あとは、ユーザーの声をしっかり拾いつつも、最低限のクオリティを維持しながらしっかりと伝えたいことを伝えられる環境の構築、開発に集中できる環境を構築すること。
そして何より心身的な健康を維持していくこと、も今の時代はすごく大事なことではないかと考えています。はいー。
というわけで、私も今年も引き続き、いろいろなサービスやタイトルのマーケティング活動に注力していきたいと思います。
(付録)イメージしやすい図まとめ
◇ マーケティング全体像:「長期的関係を育む仕組み」
[ユーザー理解] → [商品企画] → [開発/運営/サポート] → [収益管理]

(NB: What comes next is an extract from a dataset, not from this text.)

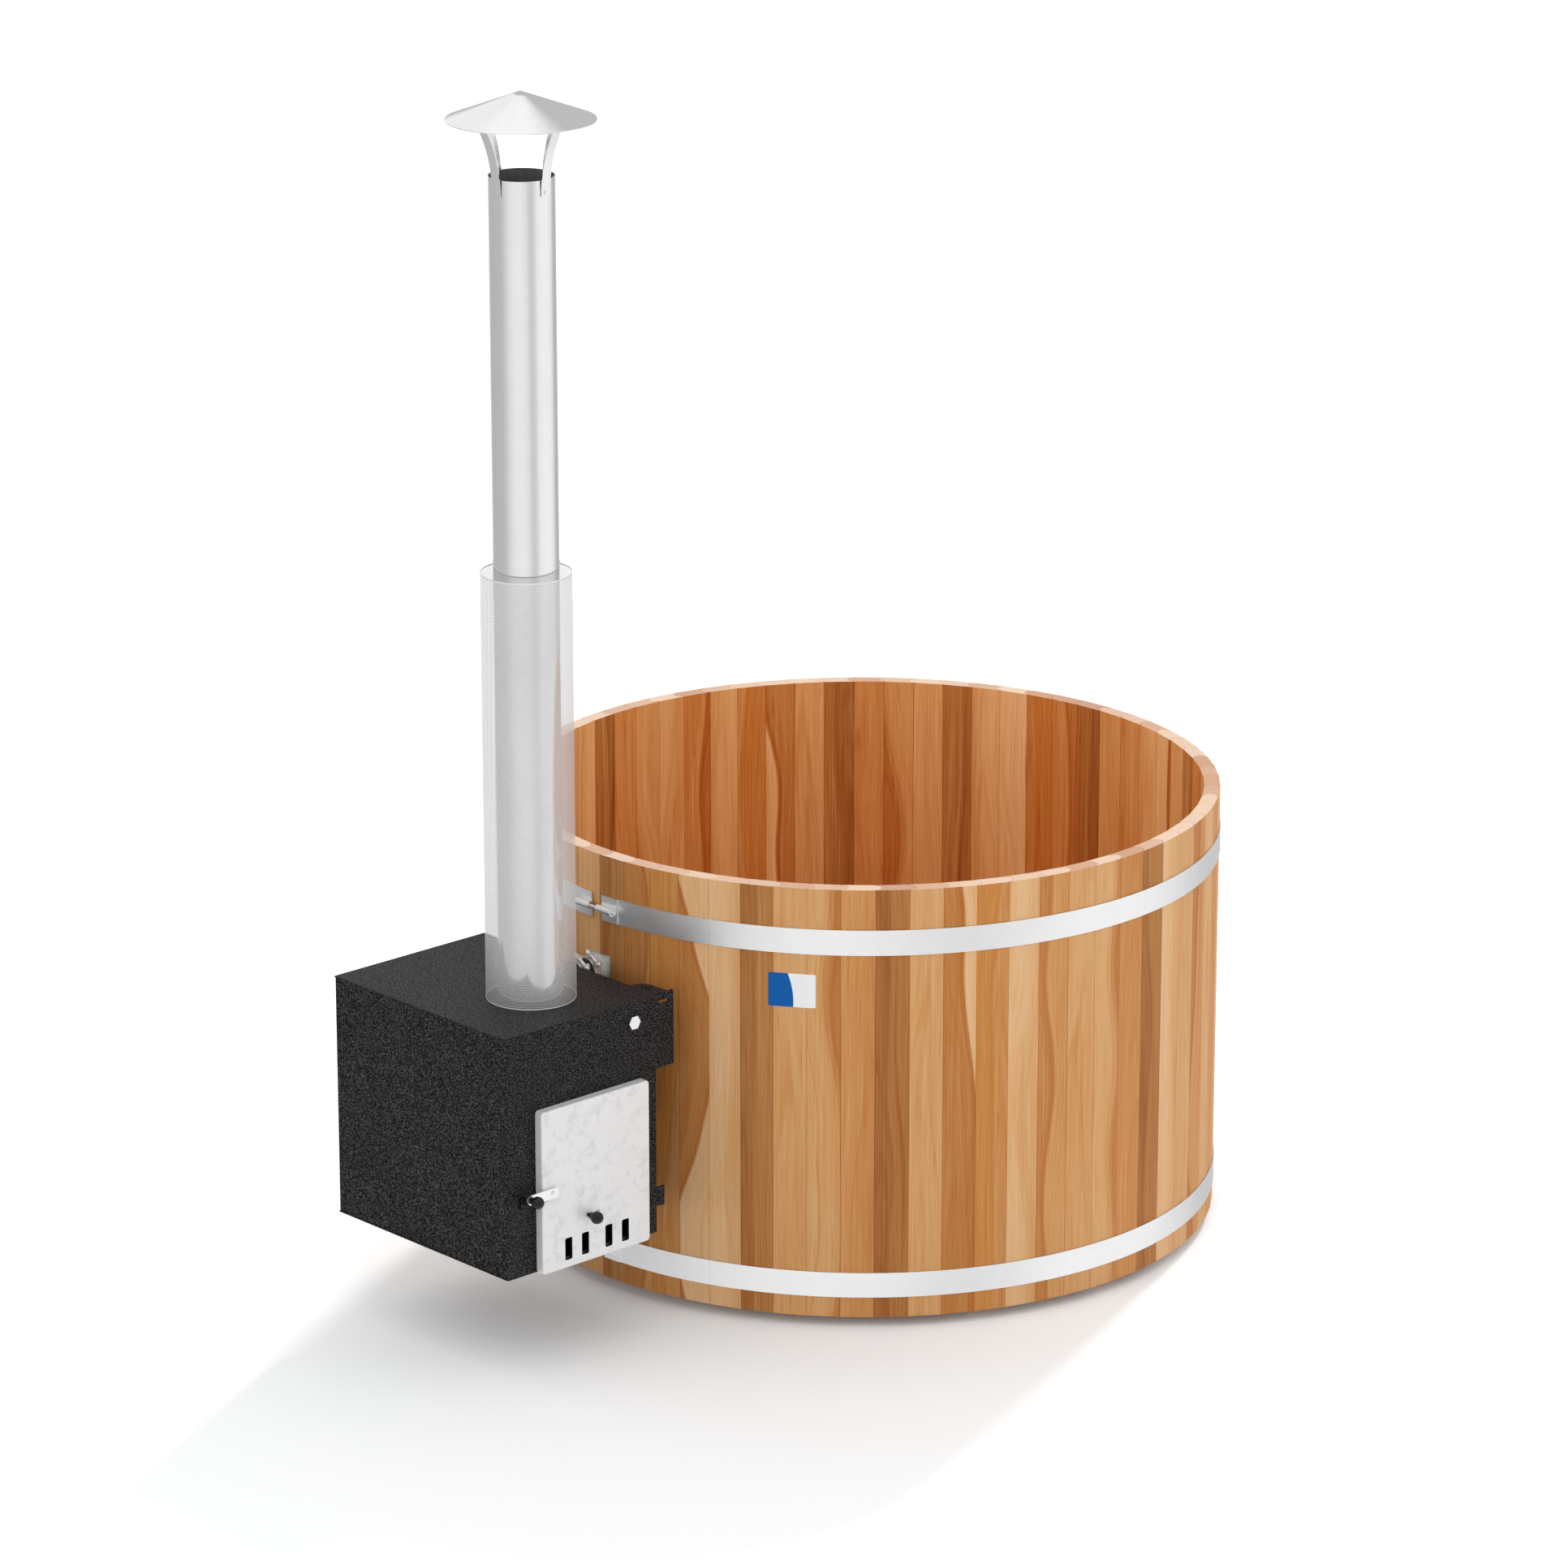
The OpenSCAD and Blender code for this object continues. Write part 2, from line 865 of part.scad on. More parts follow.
// cast grate of bars on two bearers
module fire_grate() {
    gx0 = fire_x0 + fire_t + 6;
    gx1 = fire_x1 - fire_t - 6;
    gy0 = face_y + 30;
    gy1 = fire_y1 - fire_t - 40;
    gz = fire_z0 + fire_t + grate_rise;
    bars = 11;
    step = (gx1 - gx0 - 16) / (bars - 1);
    color("#3a3a3a")
        union() {
            for (i = [0:bars - 1])
                box([gx0 + i * step, gy0, gz], [gx0 + i * step + 16, gy1, gz + 16]);
            for (y = [gy0 + 20, gy1 - 40])
                box([gx0, y, gz - 12], [gx1, y + 20, gz + 2]);
            for (y = [gy0 + 20, gy1 - 40])
                for (x = [gx0, gx1 - 12])
                    box([x, y, fire_z0 + fire_t], [x + 12, y + 20, gz - 6]);
        }
}

module jacket_spigots() {
    color("#303032")
        at_ports()
            difference() {
                union() {
                    translate([heater_spigot_from, 0, 0])
                        rotate([0, 90, 0])
                            cylinder(r = spigot_r, h = tub_r + heater_gap - heater_spigot_from);
                    translate([tub_r + heater_gap - 1, 0, 0])
                        rotate([0, 90, 0])
                            cylinder(r = shank_r, h = sheet_t + 11);
                }
                translate([heater_spigot_from - over, 0, 0])
                    rotate([0, 90, 0])
                        cylinder(r = bore_r, h = 100);
            }
}

// hexagonal plug in the front of the water space
module jacket_plug() {
    color("#2b2c2e")
        translate([plug_x, plate_y, plug_z])
            rotate([90, 0, 0]) {
                hex(plug_af, plug_out);
                translate([0, 0, -sheet_t - 12])
                    cylinder(r = plug_af / 2 - 5, h = sheet_t + 13);
            }
}

// hangers between the tub and the heater, out of sight behind it
hang_y = [-135, 135];
hang_z = [z_base + 110, z_top - 190];
hang_h = 110;
hang_w = 60;
block_t = 26;

module at_hangers() {
    for (y = hang_y)
        for (z = hang_z)
            translate([0, y, z])
                children();
}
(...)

↘ ------------------------------ ↗
長期的に良い関係を築く
◇ マーケティングのフロー図(Goal~Tactics)
Goal(経営目標)
例:今年度ゲーム事業売上20%増
│
▼
Objective(目的)
例:月間新規ユーザー数50万人
or 課金率5%に引き上げ etc.
│
▼
Strategy(戦略)
例:SNS拡散重視/コアゲーマー訴求
実況者とのタイアップ etc.
│
▼
Tactics(施策)
広告出稿/キャンペーン/ゲーム内イベント
アップデート/開発改善/コミュ運営 etc.
上記を実現するための各種戦略
人材、採用戦略
バックエンドの充実
クリエイティブ戦略
PR戦略などなど。
のような図解を活用することで、マーケティングの流れや広告・宣伝が全体のごく一部であることを、直感的に理解できる。はず。
最後に
マーケティングは一見すると難しい概念ですが、要点を押さえて順序立てて考えれば、ゲーム開発や運営にも活かせる効果的なフレームワークです。
あとは個別の部分の深堀りにおいては、本当に多くの個別最適化を導くフレームワーク集がたくさんありますので、それをもって取り組むとよりよいアイディアや気づきが多く見つかります。